With NodeJs, its a semi-annual affair to move and migrate or face unexpected broken 'npm install' commands. Fix the tooling, fix CI/CD, ignore warnings, application upgrades now require installing newer Node versions, no backward compatibility guarantees of any kind. Its a fool's errand.

I hate to see Java go this route. I don't think this will end well for the Java ecosystem.

1 comments

Java has had the six-monthly feature releases (which were called "limited update" releases, as opposed to major and patch releases) for many years, with names like 7u4 or 8u20. They also had a support period of 6 months. For example, the 8u20 feature release got two patches, names 8u25 and 8u31, and then 8u40 came out and 8u20 no longer got patches. But people are confused by the choice to give those releases a new integer name now that major releases are gone.

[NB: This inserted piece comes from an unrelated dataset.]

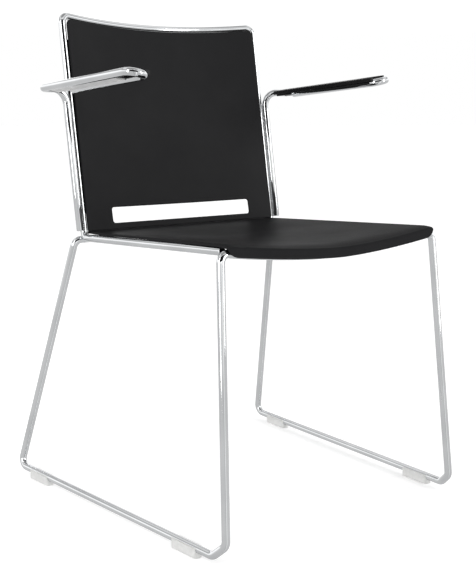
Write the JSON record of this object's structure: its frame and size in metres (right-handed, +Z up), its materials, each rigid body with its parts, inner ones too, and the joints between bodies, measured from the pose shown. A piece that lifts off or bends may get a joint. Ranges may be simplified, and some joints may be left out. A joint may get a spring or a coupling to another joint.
{
  "type": "stacking armchair",
  "caption": "Sled-base stacking armchair: a bent chrome rod frame with a black moulded seat, a slotted back, padded arms and clear floor glides.",
  "frame": {"origin": "the floor, under the middle of the footprint", "axes": "+Z up, the front of the chair faces -Y, +X to the right seen from the front"},
  "size_m": [0.583, 0.5822, 0.8337],
  "materials": {
    "chrome_rod": "bright chrome plate on bent steel rod",
    "chrome_tab": "chrome plate on flat steel, welded to the rod",
    "painted_plate": "light grey satin paint on flat steel",
    "seat_plastic": "black moulded plastic with a fine grain",
    "back_plastic": "black moulded plastic with a fine grain",
    "pad_plastic": "black moulded plastic, satin",
    "clear_glide": "milky translucent plastic",
    "zinc_screw": "zinc-plated steel"
  },
  "bodies": {
    "root": {"seat_back_rod": "chrome_rod", "left_sled_rod": "chrome_rod", "right_sled_rod": "chrome_rod", "left_arm_rod": "chrome_rod", "right_arm_rod": "chrome_rod", "left_arm_plate": "painted_plate", "right_arm_plate": "painted_plate", "left_arm_pad": "pad_plastic", "right_arm_pad": "pad_plastic", "seat_shell": "seat_plastic", "back_shell": "back_plastic", "front_glide_left": "clear_glide", "front_glide_right": "clear_glide", "rear_glide_left": "clear_glide", "rear_glide_right": "clear_glide", "seat_tab_front_left": "chrome_tab", "seat_tab_front_right": "chrome_tab", "seat_tab_rear_left": "chrome_tab", "seat_tab_rear_right": "chrome_tab", "seat_screw_front_left": "zinc_screw", "seat_screw_front_right": "zinc_screw", "seat_screw_rear_left": "zinc_screw", "seat_screw_rear_right": "zinc_screw"}
  },
  "joints": []
}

It is an extreme misunderstanding to think that Java does not have "backward compatibility guarantees of any kind." Backward compatibility is of the utmost importance (Java has never made breaking changes as big as Python or .NET have), but it is not absolute. It's never been absolute; it's just that while breaking changes were mostly accidental before (or to implementation details), Java now admits some changes to the spec. But note that those aren't the changes that people have noticed (the biggest ones were removing methods that no one used). The breaking changes that people notice are implementation changes that some libraries, due to technical debt, relied on. As more investment is being put into the JDK and it's changing more quickly, that technical debt is showing, but it's not because of breaking spec changes.